MONUMENTS TO DECEASED SENATORS.
Remarks in the Senate, on a Resolution directing the Erection of such Monuments, February 27, 1867.
Mr. Poland, of Vermont, introduced a resolution directing the Sergeant-at-Arms of the Senate to see that monuments were placed in the Congressional burial-ground, in memory of Senators who had died at Washington since July 4, 1861. On the question of taking up this resolution for consideration, Mr. Sumner remarked:—
Originally there was a reason for these monuments. Senators and Representatives dying here found their last home in the Congressional burial-ground, and these monuments covered their remains. At a later day, with increasing facilities of transportation, the custom of burial here has ceased; but the monuments, being only cenotaphs, were continued until 1861, when this custom was suspended. Meantime Death has not been less busy here, and the question is, whether the former custom shall be revived, and cenotaphs be placed in an unvisited burial-ground, to mark the spot where the remains of a Senator might have been placed, had they not been transported to repose among his family, kindred, and neighbors.

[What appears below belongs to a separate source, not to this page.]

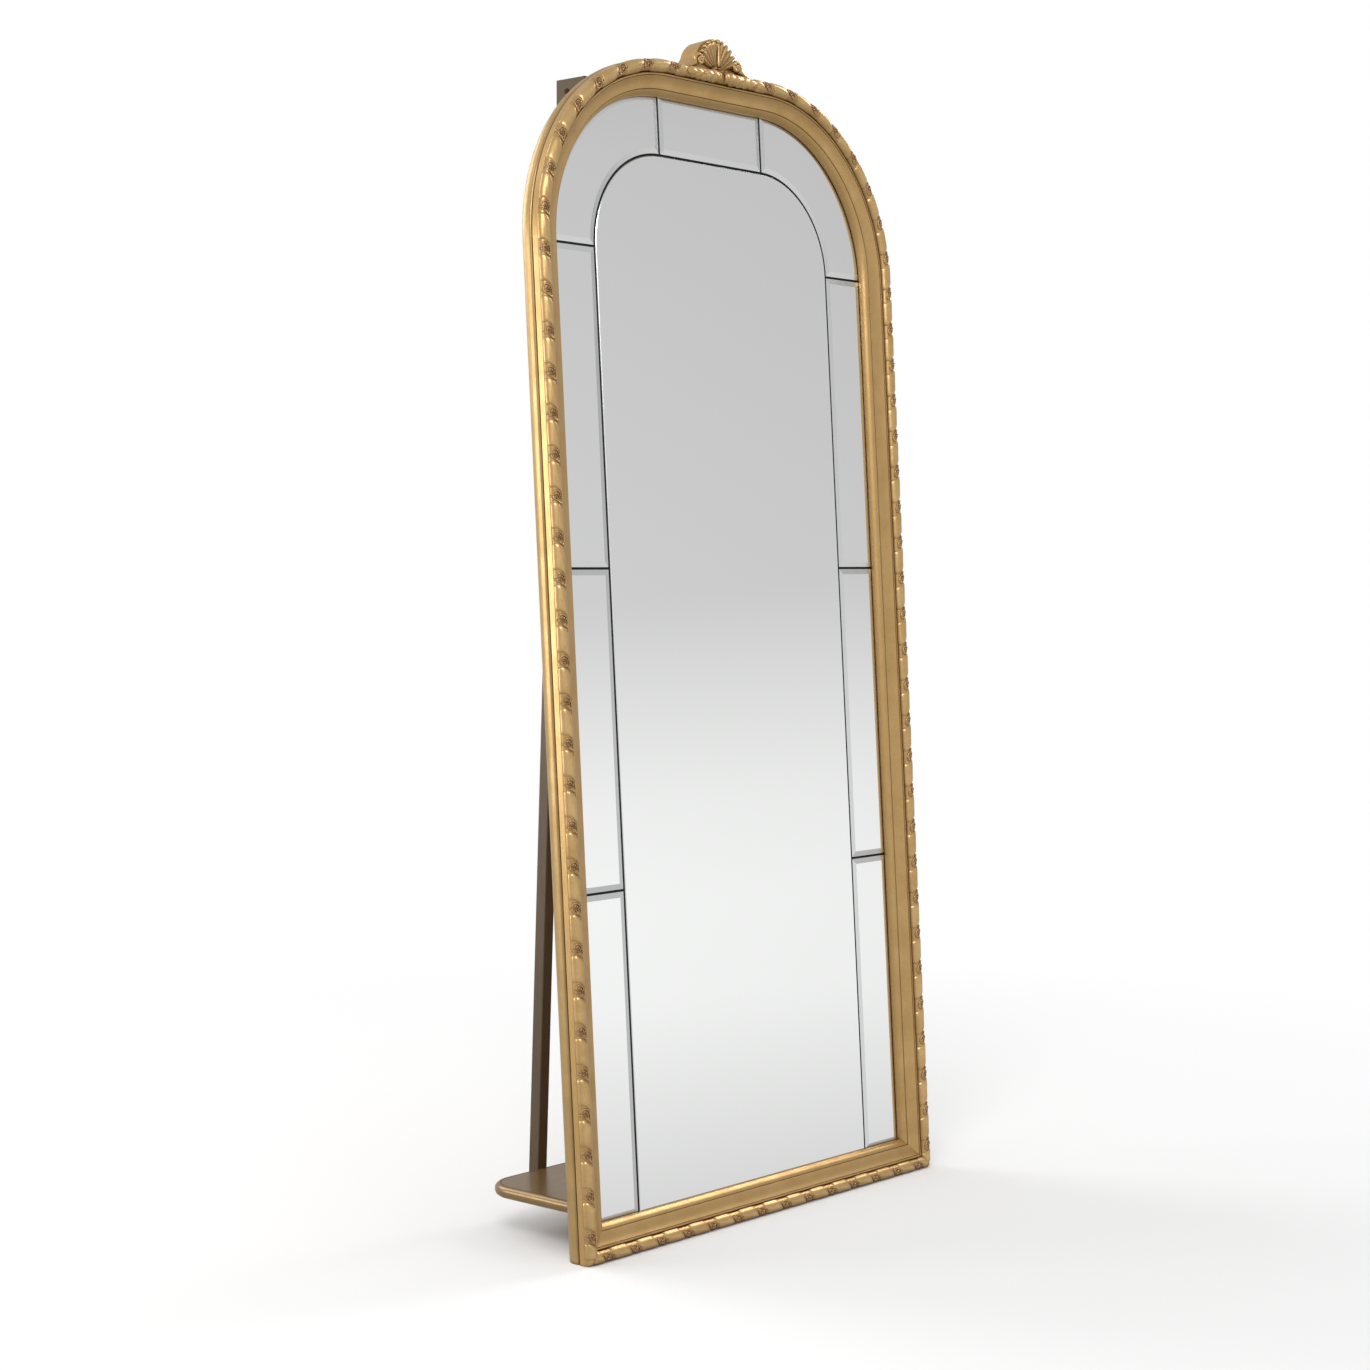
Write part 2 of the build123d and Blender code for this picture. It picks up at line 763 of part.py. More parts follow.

I cannot but think that the suspension of this custom of monuments, which occurred at the beginning of the war, was notice or indication that the occasion for them had passed; and I doubt sincerely the expediency of reviving the custom, unless where an associate is actually buried here. If those dying here, but buried elsewhere, are to be commemorated by Congress in any monumental form, it seems to me better that it should be a simple tablet of stone or brass in the Capitol, where it would be seen by the visitors thronging here, and perhaps arrest the attention of their successors in public duty, teaching how Death enters these Halls. But why place an unsightly cenotaph in a forlorn burial-ground,—I may add, at considerable cost? I cannot doubt that the time has come for this expense to cease.
The resolution was referred to the Committee on the Contingent Expenses of the Senate.